== GIVEN INSTRUCTION ==
Write out each line beneath this one exactly as it reads.

##### DATA

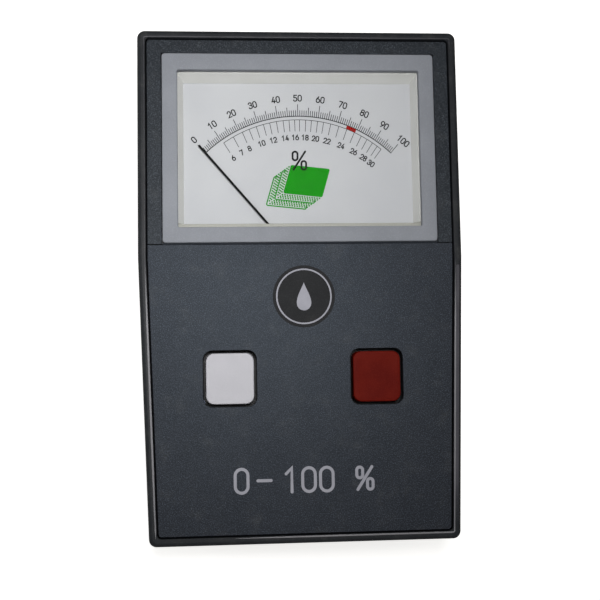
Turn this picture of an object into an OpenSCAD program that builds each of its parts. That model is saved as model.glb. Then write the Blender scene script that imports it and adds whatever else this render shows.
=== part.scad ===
// Hand-held paper moisture meter with a moving-coil dial, lying on its back.
// X runs to the right, Y towards the meter end and Z out of the face. Sizes are in millimetres.

/* [Case] */
// Width of the case at the meter end
case_w = 90; // [88:0.5:94]
// Length of the case
case_l = 142; // [140:0.5:148]
// Height of the case from its back to the top of the rim
case_h = 42; // [41.5:0.5:46]
// Thickness of the side walls and the back
wall = 2.5; // [2:0.1:3]
// How much each side draws in towards the lower end
end_taper = 2.7; // [2:0.1:3.4]
// Height on the face at which the sides start to draw in
taper_y = 7; // [4:0.5:9]
// Radius of the four corners in plan
corner_r = 2.1; // [1.2:0.1:3]
// Rounding of the rim's outer edge
rim_edge_r = 1.2; // [0.6:0.1:1.6]
// Rounding of the back's outer edge
back_edge_r = 2; // [1:0.1:2.2]
// How much the sides draw in from the rim to the back
side_draft = 1; // [0.4:0.1:1.6]
// Height of the joint between the two shells
split_z = 20; // [19:0.5:21]
// Height of the lip that locates the two shells
lip_h = 1.6; // [1:0.1:2.2]
// Thickness of the locating lip
lip_t = 1; // [0.8:0.1:1.2]
// Free gap round the locating lip
lip_gap = 0.15; // [0.1:0.05:0.25]

/* [Face] */
// Width of the rim round the face plates
rim_w = 2.2; // [1.8:0.1:2.6]
// Groove between the rim and the face plates
plate_gap = 0.45; // [0.3:0.05:0.6]
// How far the rim stands above the face plates
rim_up = 0.6; // [0.3:0.1:0.9]
// Thickness of the face plates
plate_t = 1.2; // [0.8:0.1:1.5]
// Thickness of the front wall under the face plates
front_t = 2; // [1.5:0.1:2.4]
// Corner radius of the face plates
plate_r = 0.9; // [0.5:0.1:1.5]

/* [Meter window] */
// Face left between the window frame and the groove on each side
bezel_side = 4.15; // [3.6:0.05:4.6]
// Height of the grey window frame
bezel_l = 53.3; // [52.8:0.1:54]
// Corner radius of the window frame
bezel_r = 0.9; // [0.5:0.1:1.4]
// How far the window frame stands above the face plates
bezel_up = 0.6; // [0.3:0.1:0.8]
// Face left between the window frame and the groove at the meter end
bezel_margin = 3.95; // [3.6:0.05:4.4]
// Gap between the window frame and the plates round it
bezel_gap = 0.2; // [0.1:0.05:0.3]
// Side border of the window frame
window_side = 4.25; // [4:0.05:4.6]
// Height of the window opening
window_l = 44.3; // [43.8:0.1:44.8]
// Lower border of the window frame
window_low = 4.3; // [4:0.1:4.6]
// Thickness of the window pane
pane_t = 1.5; // [1:0.1:1.6]
// How far the pane reaches behind the window frame
pane_lap = 1.1; // [0.8:0.1:1.3]

/* [Dial] */
// Depth of the dial below the face
dial_drop = 6; // [5.6:0.1:6.4]
// Thickness of the dial plate
dial_t = 0.8; // [0.5:0.1:1]
// How far the sloped frame covers the dial on each side
dial_lap = 1.85; // [1.5:0.05:2.2]
// How far the sloped frame covers the dial at the meter end
top_lap = 2.7; // [2:0.05:3]
// How far the lower lip of the sloped frame stands up into the window
lip_over = 1.33; // [1:0.05:1.6]
// Room beside the pointer in the notch of the dial frame, at the pointer's stops
slot_side = 4; // [3.5:0.1:5]

/* [Meter housing] */
// Wall of the meter housing
tub_wall = 1.4; // [1.2:0.1:1.6]
// Width of the deep part that holds the movement
well_w = 33; // [32:0.5:35]
// Height of the outer floor of the deep part
well_z = 8; // [7:0.5:9]
// Depth of the shallow part under the dial
tray_depth = 5.6; // [5:0.1:6.5]
// Gap between the meter housing and its opening in the case
tub_gap = 0.25; // [0.15:0.05:0.35]

/* [Movement] */
// Distance of the pointer's axis below the window frame
pivot_drop = 4.7; // [4.3:0.1:5.1]
// Outer radius of the iron ring
ring_r = 12.5; // [12:0.1:13]
// Radial gap in which the coil swings
air_gap = 2.5; // [2.4:0.05:2.7]
// Radius of the core magnet
core_r = 6.4; // [6:0.1:6.6]
// Height of the pointer above the coil
staff_rise = 7.1; // [6.8:0.1:7.6]
// Width of the coil's sides
coil_t = 2.2; // [1.8:0.1:2.4]
// Wall of the coil former
former_t = 0.4; // [0.3:0.05:0.5]
// Build-up of the winding on the former
winding_t = 0.8; // [0.6:0.05:0.9]
// Free gap between the core and the coil former
coil_gap = 0.6; // [0.5:0.05:0.7]
// Radius of the pointer's steel staff
staff_r = 0.5; // [0.4:0.05:0.6]
// Radius of the jewel screws
jewel_r = 1.3; // [1.1:0.1:1.5]
// Running clearance of the staff's points in the jewel screws
jewel_gap = 0.05; // [0.03:0.01:0.08]
// Length of the pointer from its axis
pointer_l = 43.5; // [42:0.5:44]
// Width of the pointer
pointer_w = 0.5; // [0.4:0.05:0.7]
// Thickness of the pointer and its hub
pointer_t = 0.35; // [0.3:0.05:0.5]
// Dial left between the pointer's tip and the sloped frame at either end of the scale
pointer_side = 3.85; // [3.4:0.05:4.4]
// Free angle between the pointer at rest and its stop
stop_angle = 1.5; // [1:0.25:2]
// Number of turns in each hairspring
hairspring_turns = 3; // [2:1:4]

/* [Buttons] */
// Width of a button cap
cap_w = 13.05; // [12.6:0.05:13.4]
// Height of a button cap on the face
cap_l = 13.85; // [13.4:0.05:14.2]
// Corner radius of a button cap
cap_r = 1.7; // [1:0.1:2.2]
// Gap between a button cap and its opening
cap_gap = 0.8; // [0.6:0.05:1]
// Depth of a button cap
cap_h = 4.6; // [4:0.1:5]
// Wall of a button cap
cap_wall = 1.2; // [1:0.1:1.5]
// Distance of a button from the middle line
button_x = 20.2; // [19.5:0.1:21]
// Height of the buttons on the face
button_y = -26.3; // [-27.5:0.1:-25]
// Travel of a button
button_travel = 2; // [1.5:0.1:2.2]
// Side of a switch body
switch_w = 12; // [11:0.5:12.5]
// Gap between a pressed cap and its switch
switch_gap = 0.6; // [0.4:0.1:2]
// How far a stem reaches into its switch at rest
stem_in = 1.8; // [1.4:0.1:2.4]
// Side of the stem under a cap
stem_w = 5; // [4.5:0.1:5.5]
// Gap round the stem in its switch
stem_gap = 0.2; // [0.1:0.05:0.3]
// Wire of the return springs
spring_wire = 0.5; // [0.4:0.05:0.6]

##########

== ANSWER TO THE PROBLEM ==
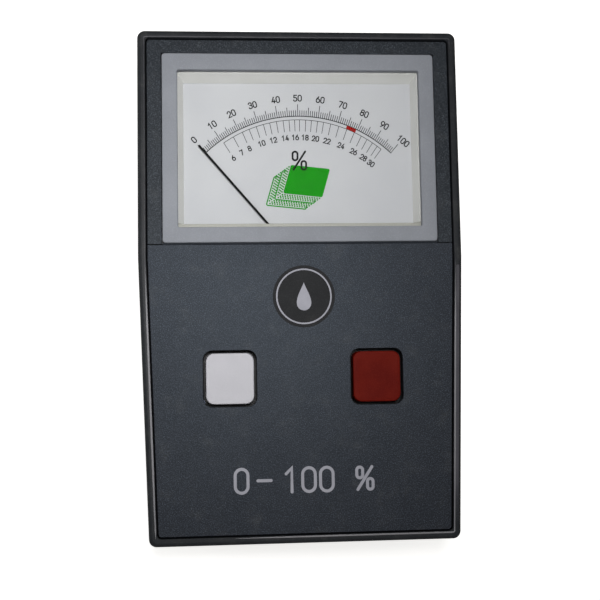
Turn this picture of an object into an OpenSCAD program that builds each of its parts. That model is saved as model.glb. Then write the Blender scene script that imports it and adds whatever else this render shows.
=== part.scad ===
// Hand-held paper moisture meter with a moving-coil dial, lying on its back.
// X runs to the right, Y towards the meter end and Z out of the face. Sizes are in millimetres.

/* [Case] */
// Width of the case at the meter end
case_w = 90; // [88:0.5:94]
// Length of the case
case_l = 142; // [140:0.5:148]
// Height of the case from its back to the top of the rim
case_h = 42; // [41.5:0.5:46]
// Thickness of the side walls and the back
wall = 2.5; // [2:0.1:3]
// How much each side draws in towards the lower end
end_taper = 2.7; // [2:0.1:3.4]
// Height on the face at which the sides start to draw in
taper_y = 7; // [4:0.5:9]
// Radius of the four corners in plan
corner_r = 2.1; // [1.2:0.1:3]
// Rounding of the rim's outer edge
rim_edge_r = 1.2; // [0.6:0.1:1.6]
// Rounding of the back's outer edge
back_edge_r = 2; // [1:0.1:2.2]
// How much the sides draw in from the rim to the back
side_draft = 1; // [0.4:0.1:1.6]
// Height of the joint between the two shells
split_z = 20; // [19:0.5:21]
// Height of the lip that locates the two shells
lip_h = 1.6; // [1:0.1:2.2]
// Thickness of the locating lip
lip_t = 1; // [0.8:0.1:1.2]
// Free gap round the locating lip
lip_gap = 0.15; // [0.1:0.05:0.25]

/* [Face] */
// Width of the rim round the face plates
rim_w = 2.2; // [1.8:0.1:2.6]
// Groove between the rim and the face plates
plate_gap = 0.45; // [0.3:0.05:0.6]
// How far the rim stands above the face plates
rim_up = 0.6; // [0.3:0.1:0.9]
// Thickness of the face plates
plate_t = 1.2; // [0.8:0.1:1.5]
// Thickness of the front wall under the face plates
front_t = 2; // [1.5:0.1:2.4]
// Corner radius of the face plates
plate_r = 0.9; // [0.5:0.1:1.5]

/* [Meter window] */
// Face left between the window frame and the groove on each side
bezel_side = 4.15; // [3.6:0.05:4.6]
// Height of the grey window frame
bezel_l = 53.3; // [52.8:0.1:54]
// Corner radius of the window frame
bezel_r = 0.9; // [0.5:0.1:1.4]
// How far the window frame stands above the face plates
bezel_up = 0.6; // [0.3:0.1:0.8]
// Face left between the window frame and the groove at the meter end
bezel_margin = 3.95; // [3.6:0.05:4.4]
// Gap between the window frame and the plates round it
bezel_gap = 0.2; // [0.1:0.05:0.3]
// Side border of the window frame
window_side = 4.25; // [4:0.05:4.6]
// Height of the window opening
window_l = 44.3; // [43.8:0.1:44.8]
// Lower border of the window frame
window_low = 4.3; // [4:0.1:4.6]
// Thickness of the window pane
pane_t = 1.5; // [1:0.1:1.6]
// How far the pane reaches behind the window frame
pane_lap = 1.1; // [0.8:0.1:1.3]

/* [Dial] */
// Depth of the dial below the face
dial_drop = 6; // [5.6:0.1:6.4]
// Thickness of the dial plate
dial_t = 0.8; // [0.5:0.1:1]
// How far the sloped frame covers the dial on each side
dial_lap = 1.85; // [1.5:0.05:2.2]
// How far the sloped frame covers the dial at the meter end
top_lap = 2.7; // [2:0.05:3]
// How far the lower lip of the sloped frame stands up into the window
lip_over = 1.33; // [1:0.05:1.6]
// Room beside the pointer in the notch of the dial frame, at the pointer's stops
slot_side = 4; // [3.5:0.1:5]

/* [Meter housing] */
// Wall of the meter housing
tub_wall = 1.4; // [1.2:0.1:1.6]
// Width of the deep part that holds the movement
well_w = 33; // [32:0.5:35]
// Height of the outer floor of the deep part
well_z = 8; // [7:0.5:9]
// Depth of the shallow part under the dial
tray_depth = 5.6; // [5:0.1:6.5]
// Gap between the meter housing and its opening in the case
tub_gap = 0.25; // [0.15:0.05:0.35]

/* [Movement] */
// Distance of the pointer's axis below the window frame
pivot_drop = 4.7; // [4.3:0.1:5.1]
// Outer radius of the iron ring
ring_r = 12.5; // [12:0.1:13]
// Radial gap in which the coil swings
air_gap = 2.5; // [2.4:0.05:2.7]
// Radius of the core magnet
core_r = 6.4; // [6:0.1:6.6]
// Height of the pointer above the coil
staff_rise = 7.1; // [6.8:0.1:7.6]
// Width of the coil's sides
coil_t = 2.2; // [1.8:0.1:2.4]
// Wall of the coil former
former_t = 0.4; // [0.3:0.05:0.5]
// Build-up of the winding on the former
winding_t = 0.8; // [0.6:0.05:0.9]
// Free gap between the core and the coil former
coil_gap = 0.6; // [0.5:0.05:0.7]
// Radius of the pointer's steel staff
staff_r = 0.5; // [0.4:0.05:0.6]
// Radius of the jewel screws
jewel_r = 1.3; // [1.1:0.1:1.5]
// Running clearance of the staff's points in the jewel screws
jewel_gap = 0.05; // [0.03:0.01:0.08]
// Length of the pointer from its axis
pointer_l = 43.5; // [42:0.5:44]
// Width of the pointer
pointer_w = 0.5; // [0.4:0.05:0.7]
// Thickness of the pointer and its hub
pointer_t = 0.35; // [0.3:0.05:0.5]
// Dial left between the pointer's tip and the sloped frame at either end of the scale
pointer_side = 3.85; // [3.4:0.05:4.4]
// Free angle between the pointer at rest and its stop
stop_angle = 1.5; // [1:0.25:2]
// Number of turns in each hairspring
hairspring_turns = 3; // [2:1:4]

/* [Buttons] */
// Width of a button cap
cap_w = 13.05; // [12.6:0.05:13.4]
// Height of a button cap on the face
cap_l = 13.85; // [13.4:0.05:14.2]
// Corner radius of a button cap
cap_r = 1.7; // [1:0.1:2.2]
// Gap between a button cap and its opening
cap_gap = 0.8; // [0.6:0.05:1]
// Depth of a button cap
cap_h = 4.6; // [4:0.1:5]
// Wall of a button cap
cap_wall = 1.2; // [1:0.1:1.5]
// Distance of a button from the middle line
button_x = 20.2; // [19.5:0.1:21]
// Height of the buttons on the face
button_y = -26.3; // [-27.5:0.1:-25]
// Travel of a button
button_travel = 2; // [1.5:0.1:2.2]
// Side of a switch body
switch_w = 12; // [11:0.5:12.5]
// Gap between a pressed cap and its switch
switch_gap = 0.6; // [0.4:0.1:2]
// How far a stem reaches into its switch at rest
stem_in = 1.8; // [1.4:0.1:2.4]
// Side of the stem under a cap
stem_w = 5; // [4.5:0.1:5.5]
// Gap round the stem in its switch
stem_gap = 0.2; // [0.1:0.05:0.3]
// Wire of the return springs
spring_wire = 0.5; // [0.4:0.05:0.6]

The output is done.